If Michel Badgley connected on the kick, Detroit would have cut the deficit to 6-3 with about 3:30 to go in the half. There was a fair chance that would have been the halftime score, but Campbell felt otherwise and Judon's heroics completely changed the game. Momentum swung wildly and eventually the teams went to the locker room with the Patriots leading 16-0.
That one move all but forced the Lions to pass up easy field goals in the second half, and all four times the Patriot defense made them pay. There were a lot of critical comments citing Campbell's penchant for talking about grit and toughness, but trailing by three scores throughout the second half meant field goals would be useless. Rather than trying to show toughness, Campbell was simply desperately trying to get back in the game.
But his choice to pass up three early was the reason he had to do so late.
It would be difficult to find a worse penalty call than the one made by Jerome Boger that all but ended the Bucs win over Atlanta. The Falcons rallied from a 21-0 deficit and climbed within 6 at 21-15 when Grady Jarrett raced in and sacked Tom Brady on third down. With just over three minutes left, the Falcons were poised to get the ball back with a chance to win. But unfathomably Boger decided that Jarrett had thrown Brady to the ground forcefully, despite the fact that replays showed nothing of the sort.
"What I had was the defender grabbed the quarterback when he was still in the pocket, and unnecessarily throwing him to the ground," Boger said after the game. "That is what I was making my decision based upon."
Jarrett never threw Brady to the ground, and claiming any sort of takedown was unnecessary seems comical since Brady had possession of the ball at the time. Jarrett didn't throw Brady down and he didn't land on him either. It was simply a terrible call at the worst time for the Falcons.
Bad calls happen but what's was equally pathetic was Boger's explanation. He had to have seen the replay prior to meeting with the pool reporter, and rather than taking responsibility he instead doubled-down and tried to sell everyone something that clearly didn't happen.
It's hard not to wonder if the recent handling of Tua Tagovailoa's apparent concussion perhaps led to the over-protective nature of Boger's call. Tagovailoa's second concussion came when he was violently slung to the turf by the Bengals, a situation nothing like what happened to Brady in Tampa.
Somehow, the Monday night game featured a call that was almost as egregious when Kansas City's Chris Jones had a strip sack negated by a roughing the passer call. Jones sacked Raiders quarterback Derek Carr and knocked the ball loose. As he was corralling the loose ball, Jones landed on Carr, drawing the flag. The Raiders ended up booting a field goal instead of losing the ball, and the league now seems to have a legitimate problem on its hands with regard to player safety that is impacting games.
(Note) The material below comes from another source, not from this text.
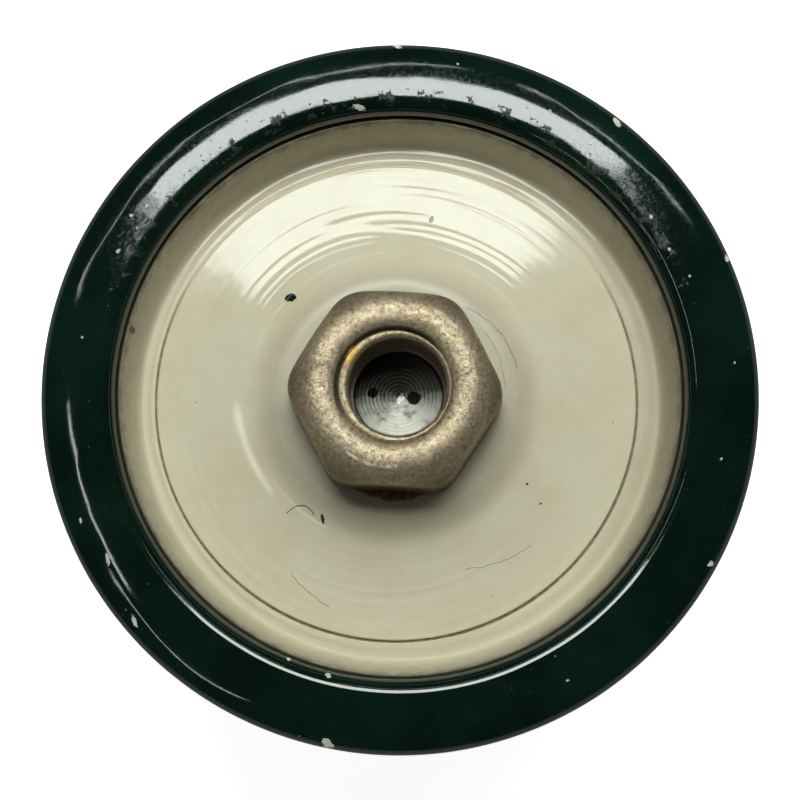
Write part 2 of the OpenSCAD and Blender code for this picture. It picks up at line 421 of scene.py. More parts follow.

1. Buffalo (4-1) – Josh Allen, Gabe Davis and the Bills offense got back to business against Pittsburgh.
2. Philadelphia (5-0) – The Eagles are finding ways to win without their best effort, but that's a dangerous way to live.
3. Kansas City (4-1) – Trailing 17-0 and fighting through some highly questionable officiating the Chiefs still found a way.
4. Dallas (4-1) – Very impressive stuff from Cooper Rush and the Cowboys defense.
5. San Francisco (3-2) – The Niners defense is frightening, and if Jimmy Garoppolo shakes off the rust watch out.